While the law firm’s communication did not make that element express, the judge stopped short of imposing any sanction. He accepted that they had not failed in principle to advise their client on confidentiality obligations. “It is simply a pity that she did not understand its extent,” he said.

Importantly, Judge Matthews warned solicitors to ensure robust safeguards when handling embargoed materials, particularly in relation to how emails are managed. “Solicitors must take steps to ensure that there is not an inadvertent forwarding—automatic or not—of such material to third parties,” he wrote.
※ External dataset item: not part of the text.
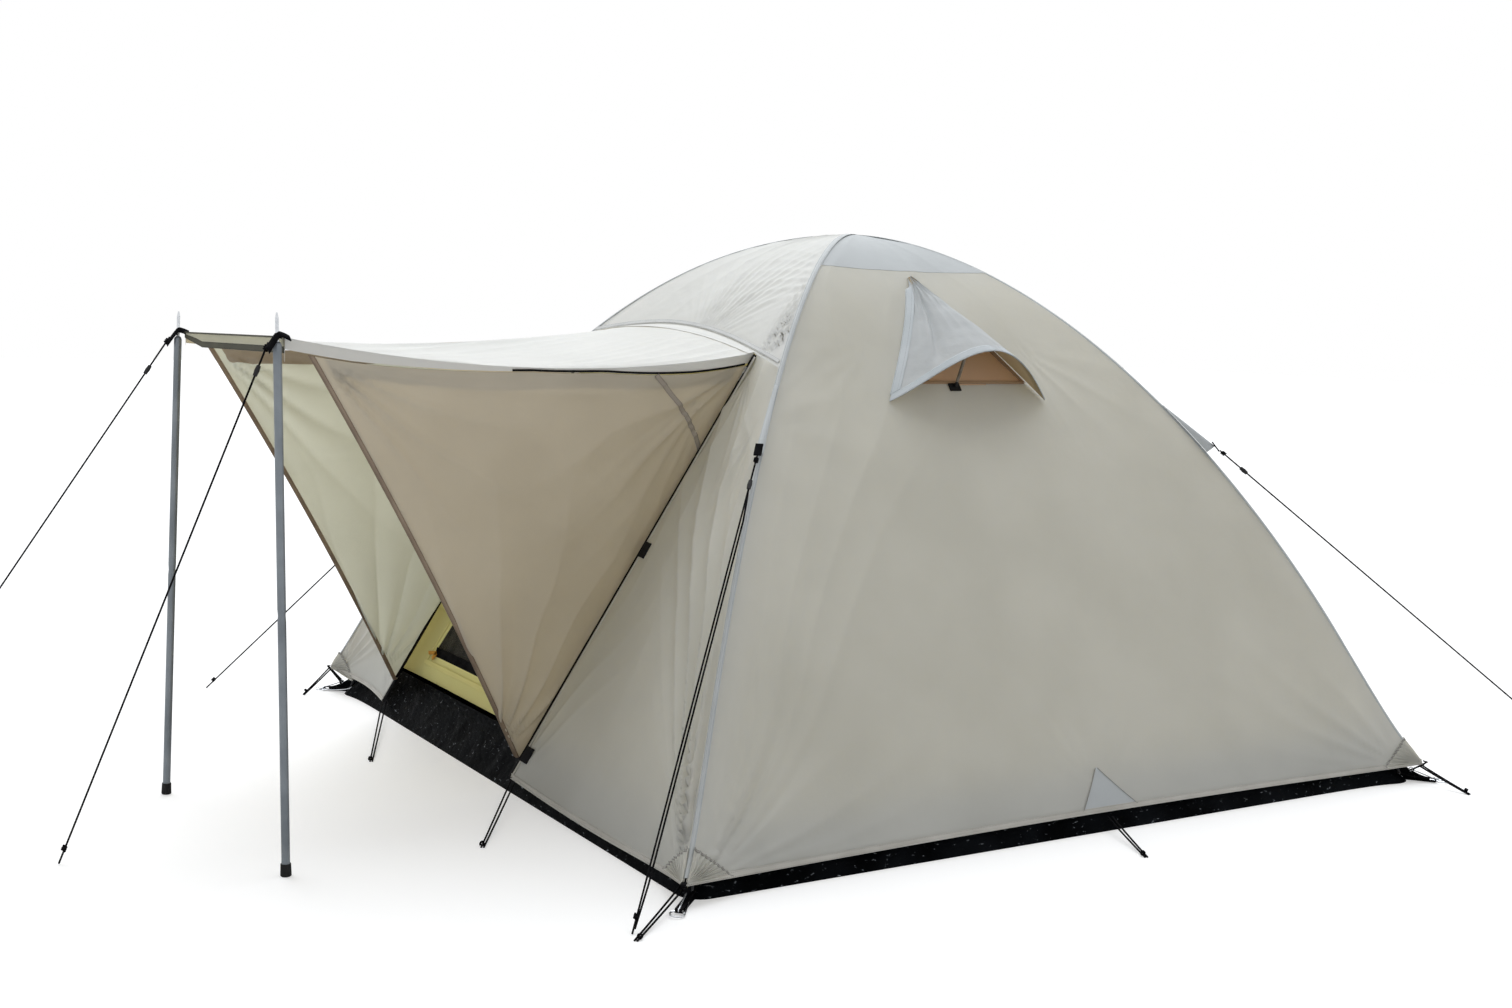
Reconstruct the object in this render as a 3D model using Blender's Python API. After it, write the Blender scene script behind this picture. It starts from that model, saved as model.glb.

He reiterated that the process of sharing draft judgments ahead of time is a privilege, not a right. “Lay parties to litigation really do have to understand that the circulation of draft judgments is intended to facilitate the most effective and economical way of handing down judgment,” he said. “If laypeople cannot deal with this, judges will not be able to trust them with draft judgments in the future.”

Although Judge Matthews decided to take no further action in this instance due to the absence of malicious intent or harm, he ended with a warning: “On a future occasion, the court may not be so generous.”

The case has become another high-profile reminder of the tight restrictions surrounding court embargoes, echoing other recent warnings from senior judges. It serves as a prompt for legal professionals to tighten internal protocols, especially when clients receive sensitive materials electronically.